**Goal**
Which lines hold the word "None"? Copy each of them.

**Dataset extract**
# # # # #
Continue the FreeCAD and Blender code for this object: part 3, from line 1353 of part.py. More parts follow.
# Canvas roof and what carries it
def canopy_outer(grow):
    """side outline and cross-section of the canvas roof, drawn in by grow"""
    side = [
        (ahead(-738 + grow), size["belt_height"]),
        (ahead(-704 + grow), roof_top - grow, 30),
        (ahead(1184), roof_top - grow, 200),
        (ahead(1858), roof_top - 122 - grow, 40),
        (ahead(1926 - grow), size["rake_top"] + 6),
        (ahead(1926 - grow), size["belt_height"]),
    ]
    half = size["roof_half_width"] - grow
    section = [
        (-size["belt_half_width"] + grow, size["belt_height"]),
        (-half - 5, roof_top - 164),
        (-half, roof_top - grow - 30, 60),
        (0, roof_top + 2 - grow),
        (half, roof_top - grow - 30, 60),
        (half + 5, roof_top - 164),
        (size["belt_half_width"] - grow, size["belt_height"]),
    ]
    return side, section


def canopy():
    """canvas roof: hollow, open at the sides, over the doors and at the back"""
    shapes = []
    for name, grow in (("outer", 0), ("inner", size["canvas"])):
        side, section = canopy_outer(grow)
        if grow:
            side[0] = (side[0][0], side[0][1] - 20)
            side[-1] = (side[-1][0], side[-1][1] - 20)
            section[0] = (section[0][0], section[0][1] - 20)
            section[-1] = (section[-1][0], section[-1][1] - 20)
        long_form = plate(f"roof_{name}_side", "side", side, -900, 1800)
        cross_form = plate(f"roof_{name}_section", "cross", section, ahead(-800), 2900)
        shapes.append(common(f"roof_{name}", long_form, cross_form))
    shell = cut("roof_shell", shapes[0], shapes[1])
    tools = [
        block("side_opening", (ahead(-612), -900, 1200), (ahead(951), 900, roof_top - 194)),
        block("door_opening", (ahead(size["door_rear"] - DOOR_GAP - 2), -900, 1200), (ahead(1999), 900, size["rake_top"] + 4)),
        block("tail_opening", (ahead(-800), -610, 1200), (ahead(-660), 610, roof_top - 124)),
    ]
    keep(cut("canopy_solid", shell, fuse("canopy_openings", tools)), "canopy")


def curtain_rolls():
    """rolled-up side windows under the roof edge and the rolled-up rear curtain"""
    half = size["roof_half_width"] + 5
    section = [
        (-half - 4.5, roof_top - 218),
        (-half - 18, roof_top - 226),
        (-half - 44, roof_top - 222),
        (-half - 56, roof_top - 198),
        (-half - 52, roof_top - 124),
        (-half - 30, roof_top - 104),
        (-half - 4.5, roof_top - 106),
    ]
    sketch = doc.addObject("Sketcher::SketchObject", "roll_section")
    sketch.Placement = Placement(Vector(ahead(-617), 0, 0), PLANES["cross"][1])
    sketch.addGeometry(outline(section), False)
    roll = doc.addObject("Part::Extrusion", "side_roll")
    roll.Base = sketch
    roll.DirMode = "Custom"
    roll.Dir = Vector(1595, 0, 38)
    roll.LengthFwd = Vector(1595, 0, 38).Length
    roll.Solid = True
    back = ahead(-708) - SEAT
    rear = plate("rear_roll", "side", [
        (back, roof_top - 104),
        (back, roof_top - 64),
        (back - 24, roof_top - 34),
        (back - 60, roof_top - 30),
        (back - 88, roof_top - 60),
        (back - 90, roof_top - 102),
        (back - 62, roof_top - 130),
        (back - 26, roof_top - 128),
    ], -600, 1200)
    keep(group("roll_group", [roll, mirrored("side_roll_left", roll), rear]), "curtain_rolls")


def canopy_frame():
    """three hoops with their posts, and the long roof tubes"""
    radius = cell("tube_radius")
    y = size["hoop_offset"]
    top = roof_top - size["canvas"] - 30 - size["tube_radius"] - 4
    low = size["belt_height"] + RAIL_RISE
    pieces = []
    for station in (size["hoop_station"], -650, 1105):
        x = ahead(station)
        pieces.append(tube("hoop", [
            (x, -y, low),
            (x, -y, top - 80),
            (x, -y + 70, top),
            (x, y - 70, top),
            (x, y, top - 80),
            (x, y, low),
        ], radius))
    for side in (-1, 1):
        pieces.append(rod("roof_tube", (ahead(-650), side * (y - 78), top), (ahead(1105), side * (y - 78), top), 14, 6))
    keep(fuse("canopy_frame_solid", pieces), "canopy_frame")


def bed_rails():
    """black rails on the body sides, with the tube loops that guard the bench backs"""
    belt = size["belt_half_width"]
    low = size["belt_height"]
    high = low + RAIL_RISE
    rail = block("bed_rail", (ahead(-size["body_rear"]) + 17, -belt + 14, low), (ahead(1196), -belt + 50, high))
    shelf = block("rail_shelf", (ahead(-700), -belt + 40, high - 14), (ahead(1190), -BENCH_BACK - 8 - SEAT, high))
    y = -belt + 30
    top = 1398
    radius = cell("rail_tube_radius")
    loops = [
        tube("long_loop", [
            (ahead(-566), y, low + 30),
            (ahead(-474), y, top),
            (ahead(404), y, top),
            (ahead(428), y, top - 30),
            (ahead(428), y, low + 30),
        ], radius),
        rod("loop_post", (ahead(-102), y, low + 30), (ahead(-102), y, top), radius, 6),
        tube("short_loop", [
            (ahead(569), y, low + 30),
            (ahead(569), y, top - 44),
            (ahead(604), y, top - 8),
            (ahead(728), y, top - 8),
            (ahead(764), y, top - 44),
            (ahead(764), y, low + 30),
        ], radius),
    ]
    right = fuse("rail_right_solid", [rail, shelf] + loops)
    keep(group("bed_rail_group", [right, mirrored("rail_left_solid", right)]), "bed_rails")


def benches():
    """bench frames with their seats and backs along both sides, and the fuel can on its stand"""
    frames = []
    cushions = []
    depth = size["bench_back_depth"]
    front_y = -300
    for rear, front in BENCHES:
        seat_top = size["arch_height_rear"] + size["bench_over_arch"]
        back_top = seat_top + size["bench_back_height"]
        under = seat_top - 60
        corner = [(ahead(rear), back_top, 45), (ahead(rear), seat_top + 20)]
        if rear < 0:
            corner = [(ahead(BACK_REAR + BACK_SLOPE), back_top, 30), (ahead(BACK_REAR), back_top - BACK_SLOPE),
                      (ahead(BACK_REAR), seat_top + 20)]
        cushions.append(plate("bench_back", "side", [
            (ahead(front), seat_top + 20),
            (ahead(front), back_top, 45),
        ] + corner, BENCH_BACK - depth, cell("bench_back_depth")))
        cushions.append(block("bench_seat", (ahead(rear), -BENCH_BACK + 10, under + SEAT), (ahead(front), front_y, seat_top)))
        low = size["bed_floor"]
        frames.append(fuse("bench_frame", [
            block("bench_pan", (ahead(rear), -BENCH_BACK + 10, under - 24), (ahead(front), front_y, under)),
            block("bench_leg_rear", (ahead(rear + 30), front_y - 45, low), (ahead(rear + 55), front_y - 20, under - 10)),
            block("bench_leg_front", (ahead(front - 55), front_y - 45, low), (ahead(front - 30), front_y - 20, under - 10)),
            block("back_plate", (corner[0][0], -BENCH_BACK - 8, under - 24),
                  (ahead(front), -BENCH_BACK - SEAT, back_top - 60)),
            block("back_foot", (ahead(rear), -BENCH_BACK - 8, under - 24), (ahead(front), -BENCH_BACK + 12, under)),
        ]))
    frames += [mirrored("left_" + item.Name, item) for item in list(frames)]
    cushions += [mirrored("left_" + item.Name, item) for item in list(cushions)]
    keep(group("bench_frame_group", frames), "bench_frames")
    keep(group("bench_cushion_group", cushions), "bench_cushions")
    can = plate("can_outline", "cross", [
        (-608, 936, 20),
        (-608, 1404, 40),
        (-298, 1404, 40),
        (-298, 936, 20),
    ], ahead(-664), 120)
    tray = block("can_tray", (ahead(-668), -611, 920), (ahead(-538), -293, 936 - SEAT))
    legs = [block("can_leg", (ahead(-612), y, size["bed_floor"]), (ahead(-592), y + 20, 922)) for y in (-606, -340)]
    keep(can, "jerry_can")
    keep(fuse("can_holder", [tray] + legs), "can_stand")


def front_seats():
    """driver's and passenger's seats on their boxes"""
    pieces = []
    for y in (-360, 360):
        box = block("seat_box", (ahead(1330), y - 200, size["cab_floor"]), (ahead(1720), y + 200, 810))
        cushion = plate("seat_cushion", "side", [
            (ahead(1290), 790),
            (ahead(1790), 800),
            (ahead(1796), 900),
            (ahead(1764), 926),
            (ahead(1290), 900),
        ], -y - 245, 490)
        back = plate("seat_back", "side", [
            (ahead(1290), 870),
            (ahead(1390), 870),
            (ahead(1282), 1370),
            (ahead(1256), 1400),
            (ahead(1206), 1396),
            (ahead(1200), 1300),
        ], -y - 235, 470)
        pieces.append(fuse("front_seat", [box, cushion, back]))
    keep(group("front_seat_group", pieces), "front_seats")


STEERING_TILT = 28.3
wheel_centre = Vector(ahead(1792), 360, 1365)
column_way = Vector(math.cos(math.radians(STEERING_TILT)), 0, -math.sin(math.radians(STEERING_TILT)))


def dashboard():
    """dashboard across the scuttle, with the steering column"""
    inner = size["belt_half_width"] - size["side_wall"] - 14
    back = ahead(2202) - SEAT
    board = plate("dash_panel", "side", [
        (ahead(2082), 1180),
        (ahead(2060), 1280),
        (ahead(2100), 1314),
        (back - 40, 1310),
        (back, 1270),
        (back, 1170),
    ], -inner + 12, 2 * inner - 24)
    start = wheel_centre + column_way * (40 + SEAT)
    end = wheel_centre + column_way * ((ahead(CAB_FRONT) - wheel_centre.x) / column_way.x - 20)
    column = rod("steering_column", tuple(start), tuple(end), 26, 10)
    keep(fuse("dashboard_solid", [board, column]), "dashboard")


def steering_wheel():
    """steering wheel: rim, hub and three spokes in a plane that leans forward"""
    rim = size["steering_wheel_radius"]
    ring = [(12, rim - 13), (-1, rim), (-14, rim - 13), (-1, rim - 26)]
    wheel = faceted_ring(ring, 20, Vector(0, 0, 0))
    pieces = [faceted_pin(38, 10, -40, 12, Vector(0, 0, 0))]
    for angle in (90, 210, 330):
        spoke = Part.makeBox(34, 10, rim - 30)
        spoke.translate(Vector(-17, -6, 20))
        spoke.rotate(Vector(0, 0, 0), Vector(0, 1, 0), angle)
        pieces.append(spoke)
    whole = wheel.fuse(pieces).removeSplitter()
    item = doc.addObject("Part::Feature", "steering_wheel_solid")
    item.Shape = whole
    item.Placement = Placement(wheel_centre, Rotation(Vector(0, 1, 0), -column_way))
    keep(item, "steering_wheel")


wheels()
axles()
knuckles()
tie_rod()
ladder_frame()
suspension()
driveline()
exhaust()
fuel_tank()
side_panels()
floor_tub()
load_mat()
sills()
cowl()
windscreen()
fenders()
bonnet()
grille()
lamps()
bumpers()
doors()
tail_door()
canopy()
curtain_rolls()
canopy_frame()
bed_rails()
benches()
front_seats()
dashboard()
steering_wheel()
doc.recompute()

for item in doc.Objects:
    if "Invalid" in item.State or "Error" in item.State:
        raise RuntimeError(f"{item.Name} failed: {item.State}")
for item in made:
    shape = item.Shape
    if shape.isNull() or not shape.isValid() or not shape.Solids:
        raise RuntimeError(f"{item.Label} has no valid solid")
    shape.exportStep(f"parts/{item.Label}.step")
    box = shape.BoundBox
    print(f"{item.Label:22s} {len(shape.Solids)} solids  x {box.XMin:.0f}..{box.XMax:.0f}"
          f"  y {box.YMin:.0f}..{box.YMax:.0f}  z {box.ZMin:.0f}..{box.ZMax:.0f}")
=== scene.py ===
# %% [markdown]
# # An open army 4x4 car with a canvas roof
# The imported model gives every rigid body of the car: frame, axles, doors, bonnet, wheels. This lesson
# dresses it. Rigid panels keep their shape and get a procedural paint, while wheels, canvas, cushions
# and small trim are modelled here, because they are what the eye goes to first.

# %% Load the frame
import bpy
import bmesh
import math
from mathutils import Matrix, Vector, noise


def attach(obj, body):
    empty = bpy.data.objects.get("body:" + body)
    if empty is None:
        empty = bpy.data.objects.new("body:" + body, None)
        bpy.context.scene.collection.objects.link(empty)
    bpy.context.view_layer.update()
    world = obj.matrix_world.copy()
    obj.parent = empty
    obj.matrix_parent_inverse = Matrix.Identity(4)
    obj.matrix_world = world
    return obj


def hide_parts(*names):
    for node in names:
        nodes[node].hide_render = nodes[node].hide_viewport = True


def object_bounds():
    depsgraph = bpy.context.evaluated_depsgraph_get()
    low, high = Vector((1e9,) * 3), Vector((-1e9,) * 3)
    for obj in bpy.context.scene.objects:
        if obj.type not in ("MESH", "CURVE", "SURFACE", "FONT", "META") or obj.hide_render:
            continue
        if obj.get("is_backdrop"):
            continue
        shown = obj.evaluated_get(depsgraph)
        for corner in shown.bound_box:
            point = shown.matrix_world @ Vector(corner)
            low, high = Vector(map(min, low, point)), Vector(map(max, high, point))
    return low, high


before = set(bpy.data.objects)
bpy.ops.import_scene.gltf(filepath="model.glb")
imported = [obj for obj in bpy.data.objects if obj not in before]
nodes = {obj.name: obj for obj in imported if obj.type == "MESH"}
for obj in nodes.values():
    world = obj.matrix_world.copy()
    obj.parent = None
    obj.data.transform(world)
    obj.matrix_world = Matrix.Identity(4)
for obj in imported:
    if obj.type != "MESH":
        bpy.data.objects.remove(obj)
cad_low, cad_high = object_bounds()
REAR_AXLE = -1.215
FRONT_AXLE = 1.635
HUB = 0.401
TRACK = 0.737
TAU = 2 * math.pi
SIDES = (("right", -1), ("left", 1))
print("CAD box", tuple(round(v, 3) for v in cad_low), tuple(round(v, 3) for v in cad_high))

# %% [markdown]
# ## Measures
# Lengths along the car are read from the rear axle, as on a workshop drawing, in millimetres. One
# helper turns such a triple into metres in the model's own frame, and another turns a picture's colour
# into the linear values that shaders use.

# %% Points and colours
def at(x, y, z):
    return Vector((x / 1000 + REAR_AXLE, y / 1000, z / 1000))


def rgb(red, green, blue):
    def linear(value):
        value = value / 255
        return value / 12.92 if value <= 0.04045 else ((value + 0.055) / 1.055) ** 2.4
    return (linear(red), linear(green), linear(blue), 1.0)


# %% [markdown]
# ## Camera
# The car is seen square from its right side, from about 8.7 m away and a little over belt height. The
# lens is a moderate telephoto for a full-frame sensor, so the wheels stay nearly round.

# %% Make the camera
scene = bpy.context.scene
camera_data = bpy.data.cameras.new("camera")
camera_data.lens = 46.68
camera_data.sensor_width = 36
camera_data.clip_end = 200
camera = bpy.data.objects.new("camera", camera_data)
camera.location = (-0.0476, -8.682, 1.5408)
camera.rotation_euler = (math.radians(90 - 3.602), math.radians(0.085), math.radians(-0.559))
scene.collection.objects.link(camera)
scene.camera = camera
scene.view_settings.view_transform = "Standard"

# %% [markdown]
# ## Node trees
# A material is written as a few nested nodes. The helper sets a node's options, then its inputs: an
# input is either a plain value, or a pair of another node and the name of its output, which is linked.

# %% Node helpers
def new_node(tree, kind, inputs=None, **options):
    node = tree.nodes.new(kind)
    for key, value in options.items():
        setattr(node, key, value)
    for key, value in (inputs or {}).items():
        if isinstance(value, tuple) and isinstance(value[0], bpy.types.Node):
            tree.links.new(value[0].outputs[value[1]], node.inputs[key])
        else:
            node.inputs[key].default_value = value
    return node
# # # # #
**The completed task**
    if empty is None:
        empty = bpy.data.objects.new("body:" + body, None)
    obj.parent = None
def new_node(tree, kind, inputs=None, **options):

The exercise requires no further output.